COVID-19: 'We're still in shock' - Doctor who's worked every day of pandemic fears for medics' mental health

·2-min read

A doctor who hasn't taken a day off since March says he is "proud" of his role in fighting coronavirus - but that it's been "very, very difficult" to deal with the regular death of patients and colleagues.

Dr Zahid Chauhan hasn't been able to take time off since the start of the pandemic because of his role as a GP and a cabinet member for health and social care in Oldham Council.

He said he feels "privileged and honoured" to have played a role influencing policy, as well as "actually helping to preserve lives and save lives" as a doctor.

However, the 44-year-old worries that health professionals could suffer lasting damage to their mental health and said he has sometimes felt "really, really low".

"The particular one was seeing your colleagues dying, and seeing yourself going home, and when you're trying to catch some sleep actually thinking about you dying," he said.

"Because all day long, that's all you're hearing: your patient is on a ventilator, or this patient died, or your colleague has died.

"It was a very, very difficult time - not that it's got much easier yet, but there was a lot of uncertainty."

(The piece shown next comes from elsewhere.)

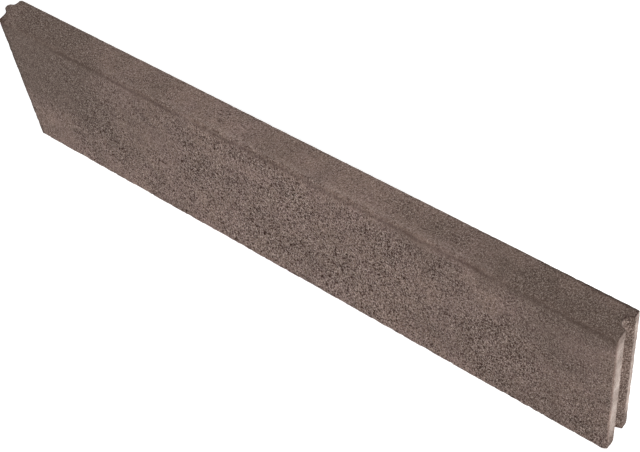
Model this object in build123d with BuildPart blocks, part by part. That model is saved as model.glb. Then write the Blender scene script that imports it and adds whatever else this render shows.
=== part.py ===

"There were two weeks in a row where I had to get up literally every morning at three o'clock, half-past three, because it was so busy," Dr Chauhan added.

He said having to start from scratch in the early days of the pandemic, when there was limited knowledge about COVID-19, was challenging as "everything had to change at 1,000mph speed".

"Services had never seen anything similar before so it was difficult for services to react," Dr Chauhan said.

"People had to adjust not only their lifestyle, their work style, their working environment, how they sought help, how they got help, the use of technology... It was like fighting on loads of different fronts."

Despite the difficulties, Dr Chauhan said the way health professionals adapted and improved things after learning more about COVID-19 was "remarkable".

He said society as a whole had adjusted "really well".

"Everything had to be rebuilt in a different way. That's quite a lot in the space of eight, nine months to go through," he said.

"At that time, I was really, really low, thinking, 'What the hell is going on? Is this ever going to end?'

"It does have a significant impact on your mental health. I don't think that will go away - I think maybe at the moment we're still in a state of shock and we don't probably still recognise it."